The bill provides that an act of a company is not void solely because it or its directors did not have the relevant authority.

Another new provision, he says, is that if the memorandum of incorporation limits or restricts a company's powers or activities, the shareholders may pass a special resolution to con firm and approve any action that was inconsistent with such limits or restriction.

He says companies can now make certain governance rules themselves. The board can formulate and give shareholders these governance rules, which become permanent rules regulating the company's governance after they are ratified at the next general meeting of shareholders. "This gives companies flexibility to determine their own rules on specific governance issues.”
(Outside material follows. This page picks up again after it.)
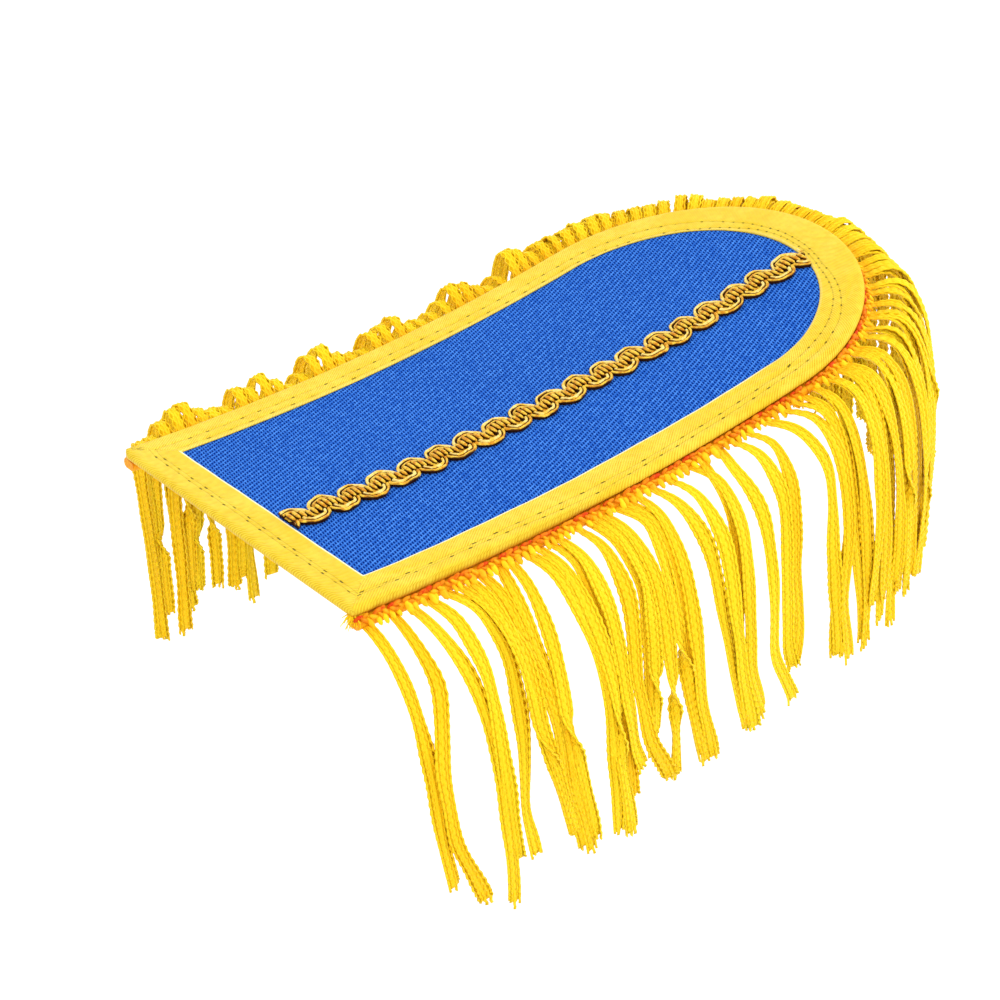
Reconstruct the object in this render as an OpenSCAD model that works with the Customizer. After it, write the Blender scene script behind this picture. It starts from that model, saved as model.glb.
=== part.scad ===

Du Plessis says one of the bill's most important innovations is the application of different rules to different categories of companies. "This approach recognises that smaller private companies should not have the same corporate governance and financial reporting burdens as large companies."

The bill categorises companies as nonprofit and profit. Profit companies either do not contain restrictions on transfer ability of their shares and do not prohibit offers to the public (larger public companies); or they contain restrictions on transferability of their shares that prohibit offers to the public (smaller private companies). Different responsibilities would apply, he says.